[start of Supplied data]

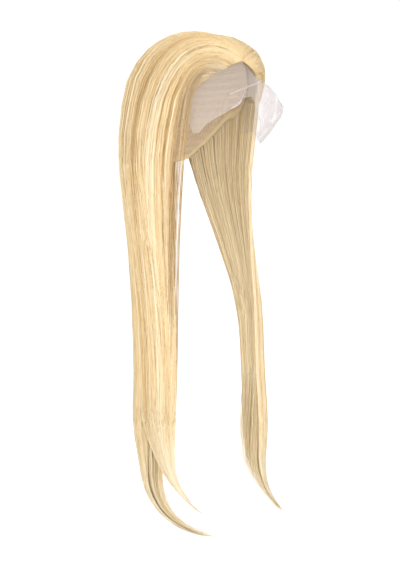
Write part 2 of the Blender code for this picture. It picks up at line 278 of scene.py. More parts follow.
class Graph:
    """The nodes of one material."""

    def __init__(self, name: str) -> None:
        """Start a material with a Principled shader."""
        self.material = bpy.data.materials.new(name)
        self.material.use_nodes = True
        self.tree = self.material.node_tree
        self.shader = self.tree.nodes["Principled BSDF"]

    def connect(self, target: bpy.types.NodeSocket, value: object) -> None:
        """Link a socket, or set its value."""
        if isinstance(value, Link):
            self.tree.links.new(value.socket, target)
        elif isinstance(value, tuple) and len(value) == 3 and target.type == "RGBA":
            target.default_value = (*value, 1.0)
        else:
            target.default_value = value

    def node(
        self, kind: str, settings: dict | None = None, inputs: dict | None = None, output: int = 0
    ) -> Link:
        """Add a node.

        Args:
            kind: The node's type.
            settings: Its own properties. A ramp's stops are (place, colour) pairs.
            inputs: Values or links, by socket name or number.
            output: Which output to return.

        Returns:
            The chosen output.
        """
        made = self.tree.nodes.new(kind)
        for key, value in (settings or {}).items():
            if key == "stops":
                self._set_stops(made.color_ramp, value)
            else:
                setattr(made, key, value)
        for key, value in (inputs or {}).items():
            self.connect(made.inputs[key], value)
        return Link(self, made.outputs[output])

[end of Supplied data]

▶ [Problem to work on]: Would you copy out each line exactly as written?

▶ [Answer]:
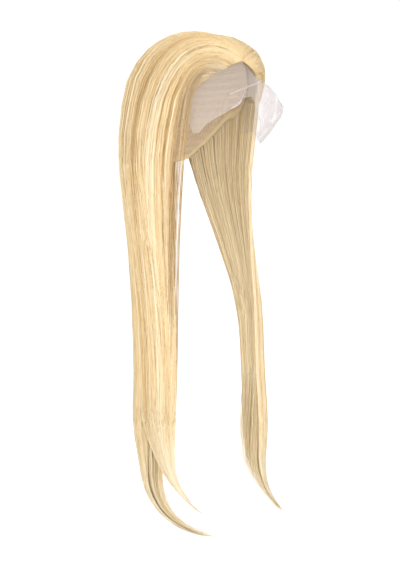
Write part 2 of the Blender code for this picture. It picks up at line 278 of scene.py. More parts follow.
class Graph:
    """The nodes of one material."""

    def __init__(self, name: str) -> None:
        """Start a material with a Principled shader."""
        self.material = bpy.data.materials.new(name)
        self.material.use_nodes = True
        self.tree = self.material.node_tree
        self.shader = self.tree.nodes["Principled BSDF"]

    def connect(self, target: bpy.types.NodeSocket, value: object) -> None:
        """Link a socket, or set its value."""
        if isinstance(value, Link):
            self.tree.links.new(value.socket, target)
        elif isinstance(value, tuple) and len(value) == 3 and target.type == "RGBA":
            target.default_value = (*value, 1.0)
        else:
            target.default_value = value

    def node(
        self, kind: str, settings: dict | None = None, inputs: dict | None = None, output: int = 0
    ) -> Link:
        """Add a node.

        Args:
            kind: The node's type.
            settings: Its own properties. A ramp's stops are (place, colour) pairs.
            inputs: Values or links, by socket name or number.
            output: Which output to return.

        Returns:
            The chosen output.
        """
        made = self.tree.nodes.new(kind)
        for key, value in (settings or {}).items():
            if key == "stops":
                self._set_stops(made.color_ramp, value)
            else:
                setattr(made, key, value)
        for key, value in (inputs or {}).items():
            self.connect(made.inputs[key], value)
        return Link(self, made.outputs[output])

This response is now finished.